INVESTMENT
Sadly, the evidence points to that happening.
In 2008, we were a nation of switchers-off of lights, we learned
to read by the dim flicker of a 4-watt fluorescent bulb, and
to find furniture in the dark with our shins; in 2017 we all
bathed in teacups, and started sniffing our clothes when we
took them off to see if they could be worn again before they
needed washing. But, as soon as the dams started filling, we
started showering for longer, and when it looked as if there
was no load shedding on the horizon, we left the hot water
geyser on all day, and stopped turning off the lights when we
leave a room. We forget so easily.
But the big difference is that – unlike the ongoing Eskom
fiasco, and the 2017 water crisis – COVID-19 is not confined
to one country or one city.
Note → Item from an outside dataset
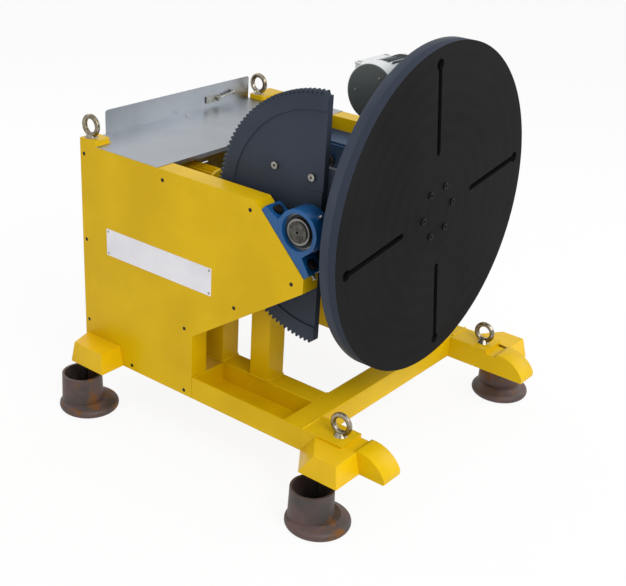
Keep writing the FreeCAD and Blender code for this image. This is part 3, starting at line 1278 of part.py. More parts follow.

It is a global issue and, while it will
be played out in different ways in different places, how it plays
out will affect us all – regardless of race, creed or social status
– and we know it. This is where it differs from climate change;
there are people, governments and pseudo-scientists who
have been, and are still, gambling on the fact that climate
change (if it exists) may well affect subsistence farmers, and
even some commercial farmers, and will probably be the
end of some small, not-particularly-well-developed nations,
but it will not affect them, because they have the resources
to survive it.
Unlike global climate change, however, our present crisis
has a face. Okay, maybe ‘face’ is too strong a word, but it
is something to blame, something outside of ourselves,
something we can fight, and even something we can kill, or
try to kill – a convenient ‘other’. So, as we’ve done throughout
history, we humans are working together to collectively
combat the threat facing us – the ‘other’. But – and here is
where it gets exciting – we are starting to realise that, as
long as some of us are at risk, none of us is safe. Princes and
paupers, actors and athletes, soccer moms and celebrity
criminals – and even politicians and prime ministers – have
all fallen victim.
So, the big question is: Will we learn from this, and find a
better ‘better’ – a ‘better’ that is better for all of us, and an ‘us’
that does not exclude ‘them’? Because, as we are starting to
realise, there is no ‘them’ – it’s just us!